Culinary Hideaways: Taste Michigan Without the Polished Fork

The Antlers – Sault Ste. Marie

You’ll hear it before you see it. The Antlers is alive with energy—taxidermied animals line the walls like they're eavesdropping on conversations. It’s one part Northwoods hunting lodge, one part family-style comfort kitchen, and zero parts pretentious.

Sault Ste. Marie is the kind of town where you still wave at the guy across the street, and The Antlers reflects that energy in full. It’s not a restaurant trying to be Instagrammable. It’s just a place where locals go to eat smoked whitefish and talk about weather that would terrify most people.

You come here hungry, you leave full of food, stories, and that pleasant kind of fatigue you only get from doing something real.

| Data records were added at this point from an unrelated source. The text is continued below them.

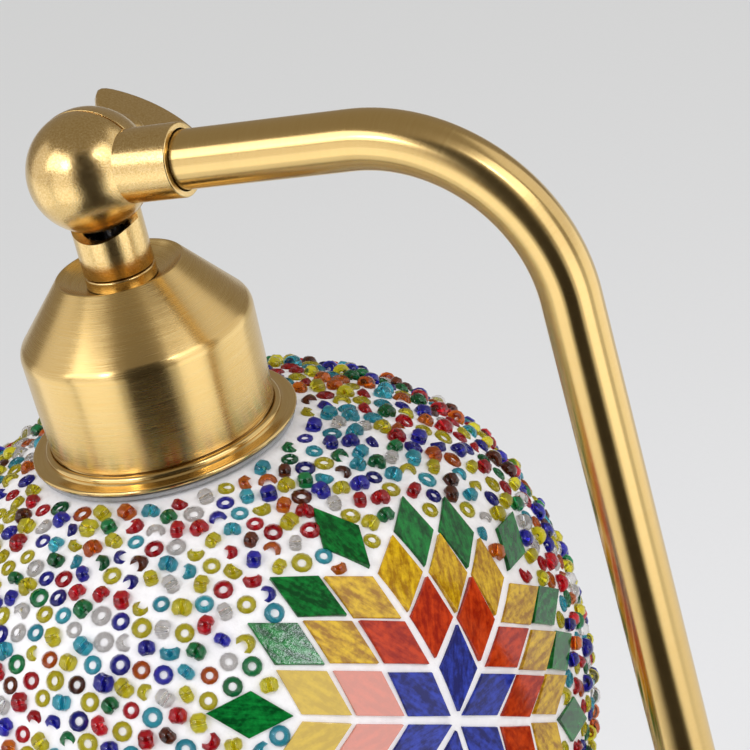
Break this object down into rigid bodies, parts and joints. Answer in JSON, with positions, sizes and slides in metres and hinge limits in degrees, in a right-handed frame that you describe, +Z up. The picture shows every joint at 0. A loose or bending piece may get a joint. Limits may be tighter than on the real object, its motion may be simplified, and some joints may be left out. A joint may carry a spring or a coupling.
{
  "type": "mosaic glass table lamp",
  "caption": "Swan-neck brass table lamp: a bent tube on a weighted round base holds a tilting brass cup and a closed glass globe covered in seed-bead and tile mosaic.",
  "frame": {"origin": "centre of the base pad's underside, where the lamp stands", "axes": "+Z up, +X from the tilting knuckle along the arm to the upright, +Y towards the wing screw at the back of the knuckle"},
  "size_m": [0.2075, 0.1592, 0.3965],
  "materials": {
    "satin_brass": "satin, brushed",
    "cast_brass": "fine-grained satin",
    "steel": "zinc plated",
    "iron": "painted",
    "pad": "matt",
    "gasket": "matt",
    "black_plastic": "matt",
    "ceramic": "glazed",
    "bulb_glass": "opal",
    "globe_glass": "clear",
    "mosaic": "white grout set with glass beads and tiles"
  },
  "bodies": {
    "stand": {"base_pad": "pad", "base_plate": "steel", "plate_screw_1": "steel", "plate_screw_2": "steel", "plate_screw_3": "steel", "plate_screw_4": "steel", "base_weight": "iron", "base_shell": "satin_brass", "cord_bushing": "pad", "leg_escutcheon": "satin_brass", "leg_nipple": "steel", "leg_washer": "steel", "leg_nut": "steel", "arm_tube": "satin_brass", "knuckle_front": "cast_brass", "arm_grub_screw": "steel", "friction_washer": "black_plastic"},
    "head": {"knuckle_back": "cast_brass", "stem_nipple": "steel", "lead_tail": "black_plastic", "lock_ring": "cast_brass", "cup": "satin_brass", "cup_washer": "steel", "cup_nut": "steel", "holder_dome": "black_plastic", "holder_body": "black_plastic", "holder_insert": "ceramic", "centre_contact": "satin_brass", "thread_sleeve": "satin_brass", "bulb_tip": "steel", "bulb_cap": "steel", "bulb_glass": "bulb_glass", "globe_collar": "satin_brass", "neck_gasket": "gasket", "neck_ring": "satin_brass", "glass_globe": "globe_glass", "mosaic_coat": "mosaic"},
    "wing": {"wing_screw": "cast_brass", "spring_washer": "steel"}
  },
  "joints": [
    {"name": "head_tilt", "type": "hinge", "parent": "stand", "child": "head", "pos_m": [-0.0455, 0, 0.384], "axis": [0, 1, 0], "range_deg": [-6, 85]},
    {"name": "wing_turn", "type": "hinge", "parent": "stand", "child": "wing", "pos_m": [-0.0455, 0, 0.384], "axis": [0, 1, 0], "range_deg": [0, 180]}
  ]
}
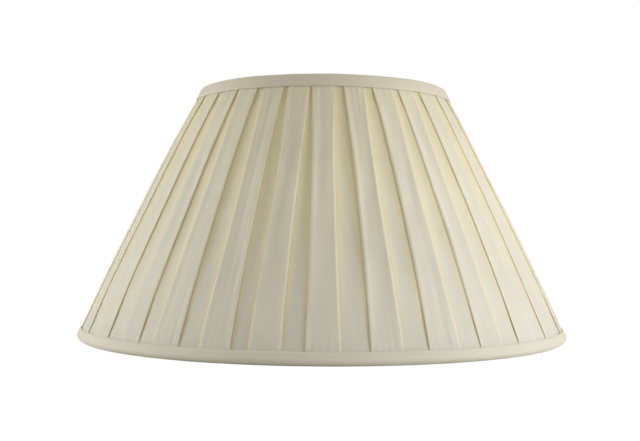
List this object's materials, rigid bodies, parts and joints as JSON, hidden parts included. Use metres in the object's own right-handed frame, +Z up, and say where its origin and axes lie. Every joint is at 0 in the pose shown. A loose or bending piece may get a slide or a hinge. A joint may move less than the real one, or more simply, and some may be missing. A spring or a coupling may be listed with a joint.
{
  "type": "lamp shade",
  "caption": "Box-pleated cream fabric empire lamp shade with bias bindings, stretched lining, wire frame and reversible gimbal fitter.",
  "frame": {"origin": "on the cone's axis, on the surface the bottom rim stands on", "axes": "+Z up along the cone's axis, out of the narrow top; -Y is the front; X runs along the gimbal's pivots"},
  "size_m": [0.4052, 0.4052, 0.2062],
  "materials": {
    "cover_cloth": "fine plain-weave cream cotton",
    "lining_cloth": "stretched ivory lining, slight sheen",
    "tape_cloth": "unbleached cotton tape",
    "frame_wire": "white plastic-coated wire",
    "gimbal_steel": "white powder coat",
    "rivet_steel": "zinc plated",
    "reducer_plastic": "moulded white plastic"
  },
  "bodies": {
    "shade": {"top_ring_wire": "frame_wire", "bottom_ring_wire": "frame_wire", "strut_1": "frame_wire", "strut_2": "frame_wire", "strut_3": "frame_wire", "strut_4": "frame_wire", "strut_5": "frame_wire", "strut_6": "frame_wire", "strut_7": "frame_wire", "strut_8": "frame_wire", "top_ring_tape": "tape_cloth", "bottom_ring_tape": "tape_cloth", "pivot_rivet_left": "rivet_steel", "pivot_rivet_right": "rivet_steel", "lining_left": "lining_cloth", "lining_right": "lining_cloth", "pleated_cover_panel_1": "cover_cloth", "pleated_cover_panel_2": "cover_cloth", "pleated_cover_panel_3": "cover_cloth", "top_binding": "cover_cloth", "bottom_binding": "cover_cloth"},
    "gimbal": {"gimbal_arm_left": "gimbal_steel", "gimbal_arm_right": "gimbal_steel", "utility_ring": "gimbal_steel"},
    "reducer": {"reducer_ring": "reducer_plastic"}
  },
  "joints": [
    {"name": "gimbal_swing", "type": "hinge", "parent": "shade", "child": "gimbal", "pos_m": [0, 0, 0.20223], "axis": [1, 0, 0], "continuous": true},
    {"name": "reducer_lift", "type": "slide", "parent": "gimbal", "child": "reducer", "axis": [0, 0, 1], "range_m": [0, 0.06]}
  ]
}
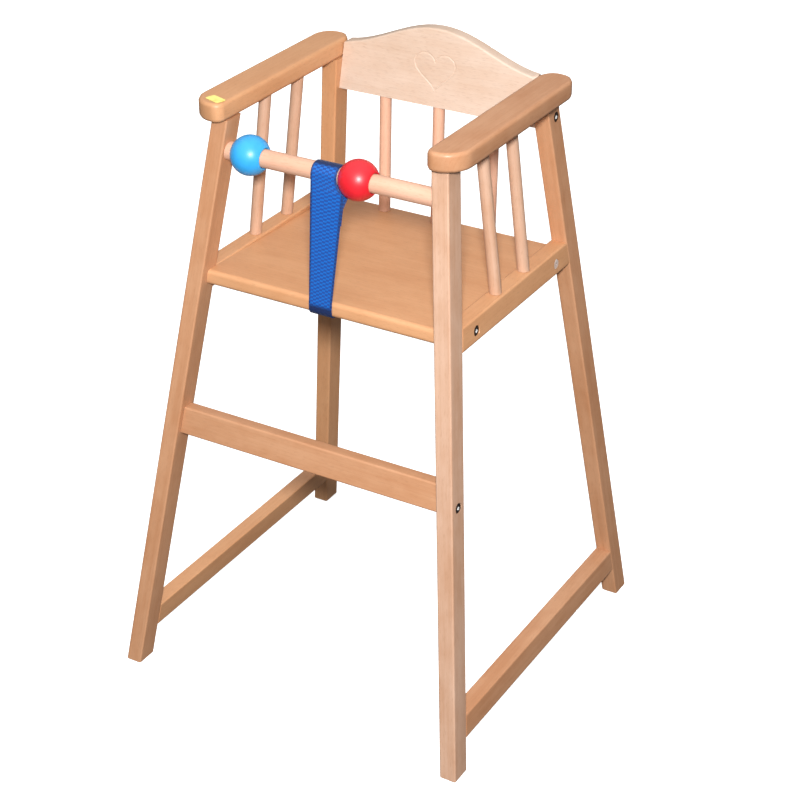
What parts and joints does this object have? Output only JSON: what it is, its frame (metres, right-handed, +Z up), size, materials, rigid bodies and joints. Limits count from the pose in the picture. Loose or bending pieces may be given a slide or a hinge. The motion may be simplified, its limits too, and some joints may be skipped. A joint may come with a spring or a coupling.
{
  "type": "baby high chair",
  "caption": "Splayed wooden high chair for a young child, with arms, a slatted back, a footrest bar, and a front bar that carries sliding play beads and a crotch strap.",
  "frame": {"origin": "the floor, under the middle of the whole chair's box", "axes": "+Z up; the chair faces -Y, so the seated child looks along -Y; +X is on the right of someone who faces the chair's front"},
  "size_m": [0.4916, 0.4845, 0.7825],
  "materials": {
    "frame_beech": "clear satin lacquer",
    "seat_beech": "clear satin lacquer",
    "pale_beech": "clear satin lacquer",
    "blue_lacquer": "gloss paint on wood",
    "red_lacquer": "gloss paint on wood",
    "blue_webbing": "woven, ribbed across",
    "bright_steel": "bright zinc",
    "yellow_paper": "matt paper"
  },
  "bodies": {
    "chair": {"armrest_left": "frame_beech", "armrest_right": "frame_beech", "back_board": "pale_beech", "back_spindle_left": "pale_beech", "back_spindle_middle": "pale_beech", "back_spindle_right": "pale_beech", "barrel_nut_back_left": "bright_steel", "barrel_nut_back_right": "bright_steel", "barrel_nut_footrest_left": "bright_steel", "barrel_nut_footrest_right": "bright_steel", "barrel_nut_seat_front_left": "bright_steel", "barrel_nut_seat_front_right": "bright_steel", "barrel_nut_seat_rear_left": "bright_steel", "barrel_nut_seat_rear_right": "bright_steel", "blank_label": "yellow_paper", "bolt_back_left": "bright_steel", "bolt_back_right": "bright_steel", "bolt_footrest_left": "bright_steel", "bolt_footrest_right": "bright_steel", "bolt_seat_front_left": "bright_steel", "bolt_seat_front_right": "bright_steel", "bolt_seat_rear_left": "bright_steel", "bolt_seat_rear_right": "bright_steel", "crotch_strap": "blue_webbing", "floor_stretcher_left": "frame_beech", "floor_stretcher_right": "frame_beech", "footrest_bar": "frame_beech", "front_bar": "pale_beech", "front_leg_left": "frame_beech", "front_leg_right": "frame_beech", "locating_pin_left": "pale_beech", "locating_pin_right": "pale_beech", "rear_leg_left": "frame_beech", "rear_leg_right": "frame_beech", "seat_board": "seat_beech", "seat_rail_left": "frame_beech", "seat_rail_right": "frame_beech", "side_spindle_front_left": "pale_beech", "side_spindle_front_right": "pale_beech", "side_spindle_rear_left": "pale_beech", "side_spindle_rear_right": "pale_beech", "strap_screw": "bright_steel", "strap_washer": "bright_steel"},
    "blue_bead": {"bead_blue": "blue_lacquer"},
    "red_bead": {"bead_red": "red_lacquer"}
  },
  "joints": [
    {"name": "blue_bead_slide", "type": "slide", "parent": "chair", "child": "blue_bead", "axis": [1, 0, 0], "range_m": [-0.0055, 0.062]},
    {"name": "red_bead_slide", "type": "slide", "parent": "chair", "child": "red_bead", "axis": [1, 0, 0], "range_m": [0, 0.076]}
  ]
}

Joe’s Pasty Shop – Ironwood

You could spend a year in the Upper Peninsula and not find anything more iconic—or more filling—than a pasty. And if you’re going to have one, you do it right: you go to Joe’s in Ironwood.

Established in the 1940s, Joe’s is a time capsule that never needed updating. These hand-held pies, loaded with ground beef, potatoes, onions, rutabagas, and enough buttery crust to build a religion around, were once the lunchbox staple of iron miners. Now? They’re how travelers like you and me get a true taste of the U.P.

And here's the thing: you don’t eat a pasty with a fork. You cradle it like a newborn. You take your time. You look out the window. You might even cry a little.

Honorable Mention: American Spoon Café – Petoskey

It’s not hidden, but it deserves a nod. Elevated Michigan cuisine, house-made preserves, wild-foraged everything, and just enough up-north charm to balance the upscale menu. Come for the local trout salad, stay for the cherry spoon preserves you didn’t know you needed.

Roadside Adventure: You’ll Need Real Shoes for This

Turnip Rock – Port Austin

This isn’t the kind of place you drive up to with your latte and take a selfie. You earn Turnip Rock.

Located about a mile offshore in Lake Huron, Turnip Rock rises out of the water like a natural monument to erosion. Centuries of wind and waves carved its root-thin base, leaving a top-heavy, leafy cap of green that looks like someone dropped broccoli into the lake and called it art.

To see it? You kayak.

It’s not hard, but it’s not lazy either. You’ll paddle past cliffs, old cottages, and plenty of curious seagulls. And then, suddenly, there it is—silent, surreal, and totally unadvertised. Like a postcard that only prints for the people willing to sweat for it.

Pack sunscreen. Bring water. And be ready to feel very small in the best way possible.

Kitch-iti-kipi – Manistique

Welcome to Michigan’s hidden cathedral.

Kitch-iti-kipi, or “The Big Spring,” is a natural freshwater pool with waters so clear, they distort reality. The bottom is 40 feet down, but you’ll swear it’s just an arm’s reach away. Logs lie preserved like relics. Trout swim circles like they’re meditating.

The experience is silent. Sacred. You board a self-propelled raft and glide over this surreal turquoise bowl. It feels like the Earth is holding its breath and letting you peek inside for a moment.

This is the stuff that never makes it into state brochures. But it should.

Cultural Corners: Where Michigan Shows Its Soul

Leland’s Fishtown – Leelanau Peninsula

One street. A few shanties. Smokehouse fish. Wooden docks. Fishtown feels like a living postcard, frozen somewhere between 1910 and today. Here, the modern world is gently told to wait outside.

Eat the smoked whitefish pate. Watch the boats come in. Shop for books you won’t find on Amazon. Fishtown doesn’t entertain you—it reminds you how quiet and beautiful “simple” can be.

Detroit’s Eastern Market – Detroit

This place is massive, colorful, and very much alive. And while it’s far from hidden, it’s criminally under-visited by out-of-staters.

It’s a full-blown cultural explosion—fresh produce, street murals, soul food, techno vinyl, and some of the best people-watching you’ll ever experience.

Come hungry. Leave heavier, but happier.

What You Miss When You Only See the Famous Stuff

Too often, travel becomes a checklist: dunes? ✔️ Mackinac Island? ✔️ Cherry pie? ✔️

But the real stuff—the stuff that stays with you—happens in moments between those stops.

It’s the smell of smoked meat outside The Antlers. It’s the hum of your paddle hitting Lake Huron. It’s a stranger giving you directions that turn into a 10-minute conversation about weather, fish, and why Michigan is the best state in the country.

And maybe they’re right.

Closing Notes From a Cracked Windshield

If you’re headed north, take the long way. Skip the turnpike. Drive the backroads. Stop when something looks odd, out of place, or authentically lived-in.

You’ll find a Michigan that’s raw and unfiltered, the one the locals keep for themselves.

And when you do? Order the pasty. Paddle to the rock. Float over the spring.
And let yourself disappear into it—at least for a while.